Quick Sort

Implementation

#include <bits/stdc++.h>
#define DBG(x) cerr << #x << " = " << x << endl

using namespace std;
typedef long long LL;

void qsort(vector<int> &vec, int s, int e) {
    if (s >= e) return;
    int pv = vec[s];
    int l = s, r = e;
    for (int i = s + 1, left = e - s; left > 0; left--) {
        if (vec[i] < pv) {
            vec[l++] = vec[i++];
        } else {
            swap(vec[i], vec[r--]);
        }
    }
    assert(l == r);
    vec[l] = pv;
    qsort(vec, s, l - 1);
    qsort(vec, l + 1, e);
}

int main(int argc, char **argv) {
    srand(time(NULL));
    vector<int> vec(500000);
    for (int i = 0; i < vec.size(); i++) vec[i] = random();
    vector<int> s = vec;

    sort(s.begin(), s.end());
    qsort(vec, 0, vec.size() - 1);

    assert(s == vec);

    return 0;
}

Golang version updated at 2020-04-20


type less []int

func (l less) Less(i, j int) bool {
    return l[i] < l[j]
}

func (l less) Swap(i, j int) {
    l[i], l[j] = l[j], l[i]
}

func (l less) Len() int {
    return len(l)
}

func quickSort(data less, s, e int) {
    if s >= e {
        return
    }

    data.Swap(s, rand.Int()%(e-s+1)+s)

    l, r := s, e
    for i, left := s+1, e-s; left > 0; left-- {
        if data.Less(i, l) {
            data.Swap(i, l)
            i++
            l++
        } else {
            data.Swap(i, r)
            r--
        }
    }
    quickSort(data, s, l-1)
    quickSort(data, l+1, e)
}

func sortArray(nums []int) []int {
    rand.Seed(time.Now().Unix())
    data := less(nums)
    quickSort(data, 0, data.Len()-1)
    return nums
}

Proof

Correctness of partition

\(s\) is the first index in the subarray of \(vec\), \(e\) is the last index in the subarray of \(vec\). \(vec[s:e]\) denotes the whole subarray, inclusive. At the start of the for loop:

\(i\) denotes the index of the element to be compared with the pivot
\(left\) denotes the number of remaining elements to be compared
\(l\) denotes the minimum position to put the element which is smaller than the pivot
\(r\) denotes the maximum position to put the element which is greater than or equal to the pivot

We say there are \(x\) elements \(<\) pivot, then there are supposed to be \(e - s - x\) elements \(>=\) pivot. After the for loop terminates, \(l\) will be \(s + x\), and \(y\) will be \(e - (e - s - x) = s + x\) too, so \(l = r\). The elements on the left side of \(l \ or\ r\) are all \(<\) pivot, and the elements of the right side of \(l \ or \ r\) are all \(>=\) pivot, then we put the pivot on the position \(l \ or \ r\). Then all the elements on the left side of the pivot will be smaller than the pivot, and all the elements on the right side of the pivot will be greater than or equal to the pivot. Thus, the partition is correct.

Correctness of recursion

Proof by induction. Suppose that \(P(n)\) is a predicate defined on \(n \in [1, \infty)\) meaning the \(Quick Sort\) is correct on a given array sized \(n\). If we can show that: 1. \(P(1)\) is true 2. (\(\forall k < n \ P(k)) \implies P(n)\)

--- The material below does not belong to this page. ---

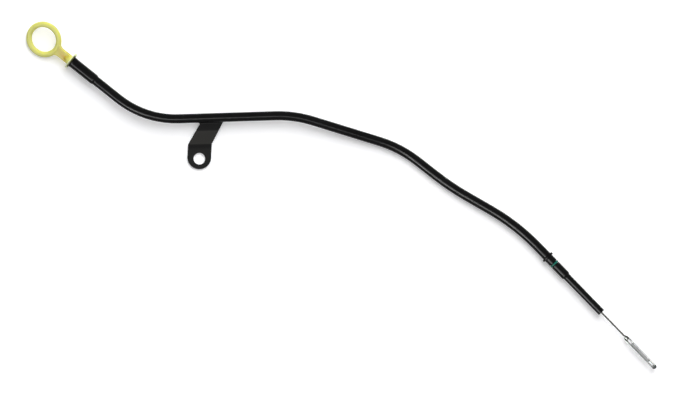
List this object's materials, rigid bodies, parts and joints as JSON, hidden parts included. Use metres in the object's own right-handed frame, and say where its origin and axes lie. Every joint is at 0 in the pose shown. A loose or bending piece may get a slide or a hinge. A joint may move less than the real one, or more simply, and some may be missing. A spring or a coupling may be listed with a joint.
{
  "type": "engine oil dipstick with guide tube",
  "caption": "Flexible engine oil dipstick with a yellow finger-ring handle, seated in its bent black guide tube with mounting bracket, bead and block seal.",
  "frame": {"origin": "centre of the bracket's bolt hole at the pad's underside, which lies in the plane that the part rests on", "axes": "+X along the straight run of tube under the bracket, towards the block end; +Y from the bolt hole towards the tube; +Z along the bolt hole, up"},
  "size_m": [0.6382, 0.3778, 0.0192],
  "materials": {
    "tube_paint": "black semi-gloss powder coat",
    "bracket_paint": "black semi-gloss powder coat",
    "yellow_nylon": "moulded, slightly translucent",
    "wire_steel": "drawn wire",
    "blade_steel": "rolled and hatched sheet",
    "ferrule_brass": "crimped",
    "seal_teal": "moulded",
    "plug_rubber": "moulded"
  },
  "bodies": {
    "root": {"handle": "yellow_nylon", "anchor_ferrule": "ferrule_brass", "plug_seal_upper": "plug_rubber", "plug_seal_lower": "plug_rubber", "indicator_wire": "wire_steel", "level_blade": "blade_steel", "guide_tube": "tube_paint", "block_seal": "seal_teal", "mounting_bracket": "bracket_paint"}
  },
  "joints": []
}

Then \(P(n)\) is true for all integers \(n >= 1\). \(P(1)\) is obviously true.

To use quicksort to sort an array of size 𝑛, we partition it into three pieces: the first 𝑘 subarray, the pivot (which will be in its correct place), and the remaining subarray of size 𝑛−𝑘−1. By the way partition works, every element in the first subarray will be less than or equal to the pivot and every element in the other subarray will be greater than or equal to the pivot, so when we recursively sort the first and last subarrays, we will wind up having sorted the entire array.

We show this is correct by strong induction: since the first subarray has 𝑘<𝑛 elements, we can assume by induction that it will be correctly sorted. Since the second subarray has 𝑛−𝑘−1<𝑛 elements, we can assume that it will be correctly sorted. Thus, putting all the pieces together, we will wind up having sorted the array.¹

https://cs.stackexchange.com/a/63667↩︎